The museum should also include more architectural models of the famous buildings of ancient Greece. Produced in small scale, these models should offer the visitor the opportunity to explore the interior of a building as well as the exterior. Eventually the museum could house replicas of buildings from all over the world. One interesting idea would be to have a tactile map of Greece with all the important ancient sites marked. A tactile horizontal model of the city of Athens with the buildings placed in their exact locations.
By creating traveling exhibits for display in museums for the blind as well as mainstream museums, it could play an important role in education through art and in fostering awareness of blind people in the museum community in Greece and abroad. Among its educational activities the museum could produce small cases with representative exhibits covering different periods of Greek art. Informative texts or explanatory diagrams could accompany the cases, which could be sent to other parts of Greece or to institutions abroad.
In its displays the museum could provide tactile versions of diagrams, maps, and two-dimensional material generally that are otherwise inaccessible to blind and visually impaired people.

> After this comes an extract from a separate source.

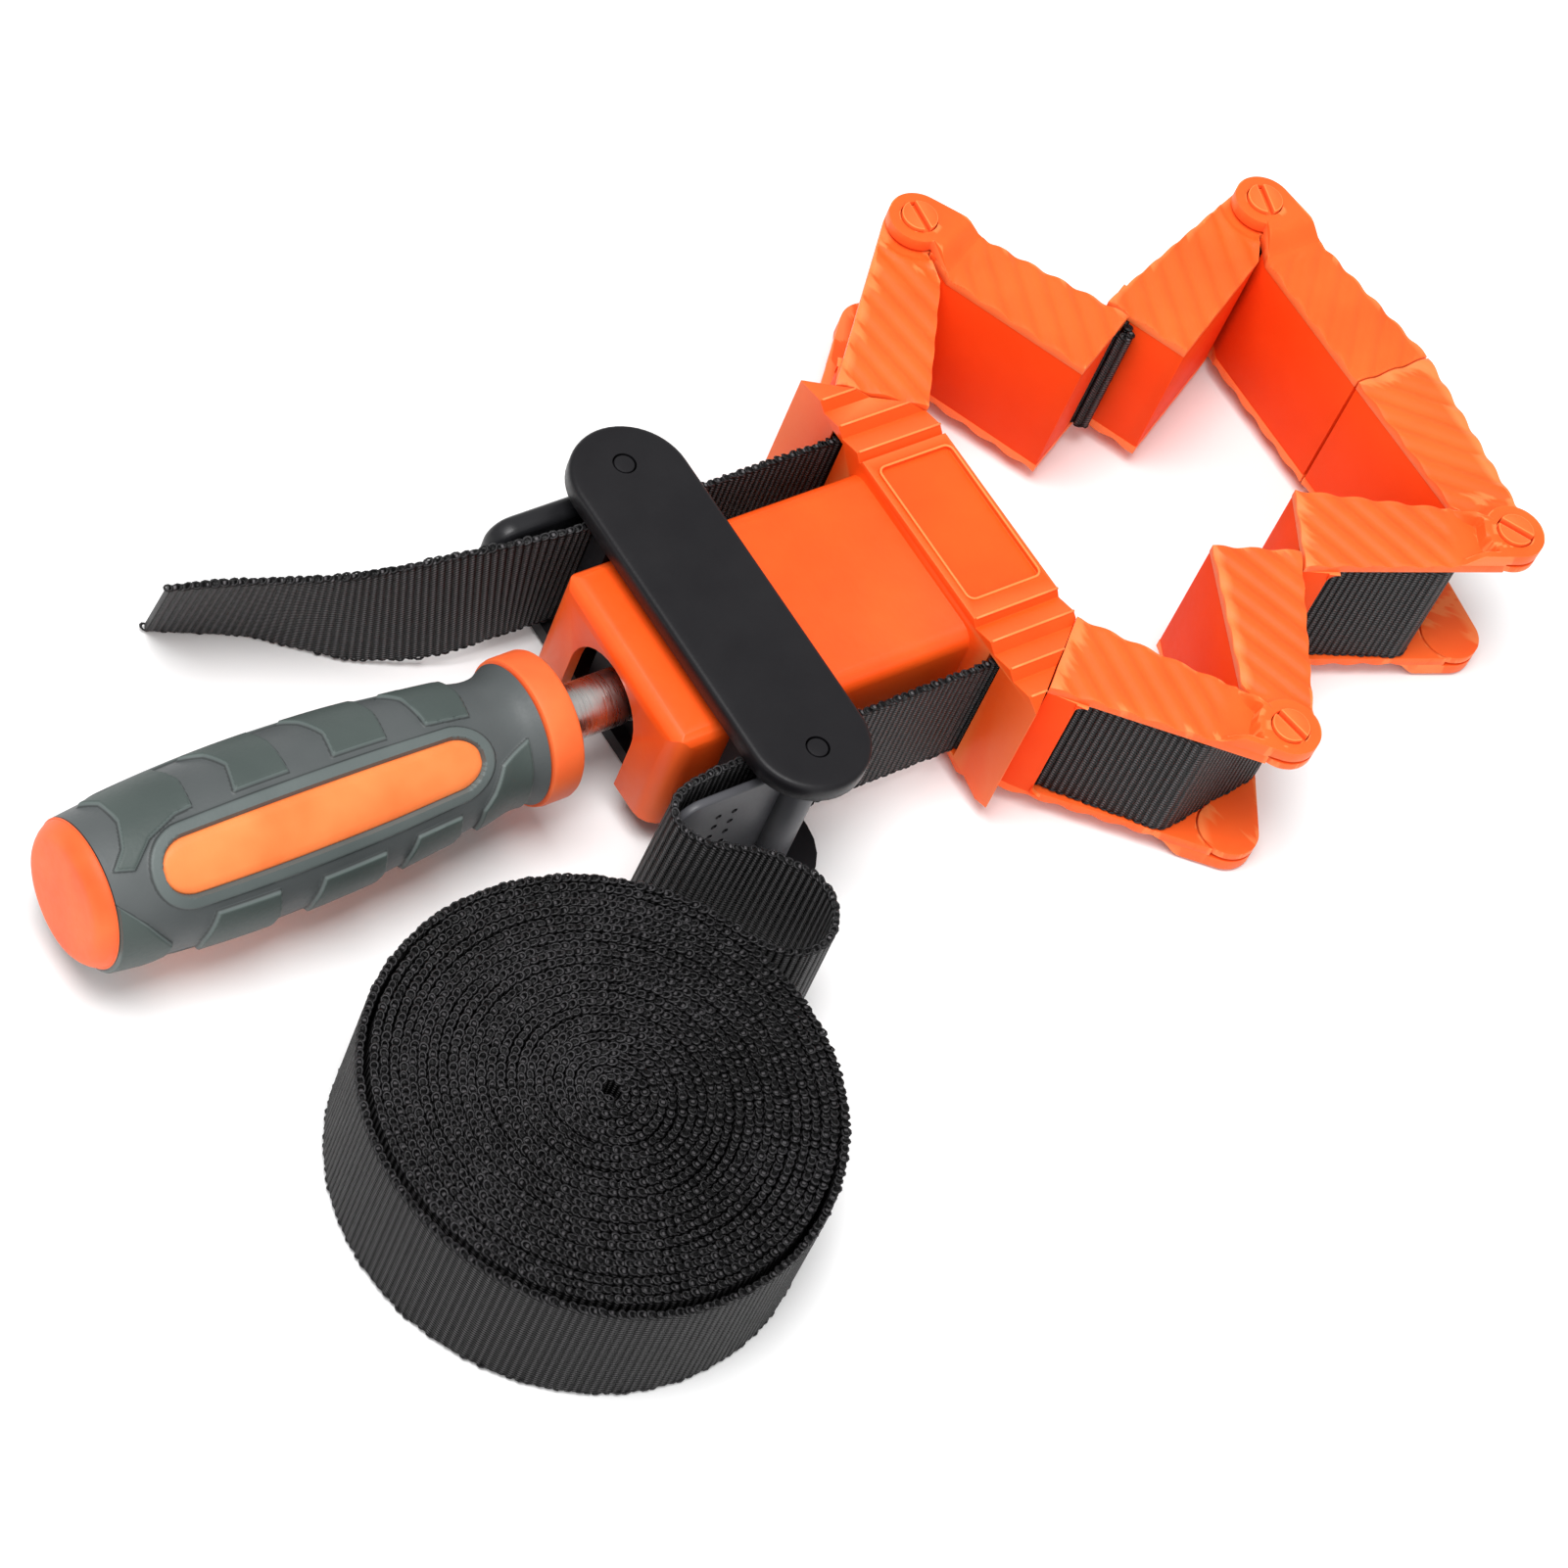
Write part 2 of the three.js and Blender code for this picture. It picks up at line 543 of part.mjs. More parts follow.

For example, raised contours can make a huge difference in understanding ancient vases because visitors can perceive their shapes, but their decoration, which tells much about the era in which they were produced, cannot be understood without help.One feature that could help visitors understand space and dimensions better would be small human figurines placed next to architectural models such as the columns or the temple exhibited in the museum. The columns should not be uniform: each column should reflect the size of various buildings to show the difference between huge temples such as the temple of Zeus and the temple of Athena Nike, both in Athens.
Finally, the museum can succeed more in its mission and play an important role in culture in general in Greece if, with necessary arrangements and funding, it is open to the public regularly rather than by appointment only.
Consider the fun kids have in their museums. Children's museums are made to touch, pull, push, press, and climb on. Visitors can literally talk to the exhibits. Adults expect to see artifacts behind glass or other barriers, but children expect their museums to be tangible. A bicycle in a showcase doesn't mean anything to them. They need to get on it, ride it, and see how it works. Ultimately they need to be in dialogue with it in order to enjoy and learn from it. They are thrilled with all things secret. They love to seek and discover hidden things. Although creatures of imagination, they loathe having to imagine why something was made. Through trial and error they prefer to put its pieces together, literally as well as metaphorically.
Regrettably, in the name of being serious and professional, adults have lost the innocence of being able to freely enjoy art and interact with exhibits. Tactile museums are a priori interactive museums, even when they do not have interactive exhibits, because the visitor is in dialogue with the object. Because exhibits that address more than one sense are bound to be more appealing and educational, it is crucial to incorporate all senses when developing an exhibit so that visitors can have a more direct and vivid experience in the museum. This is the challenge that everyone active in culture and especially museum professionals have to address when creating cultural policies and developing new museums and exhibits.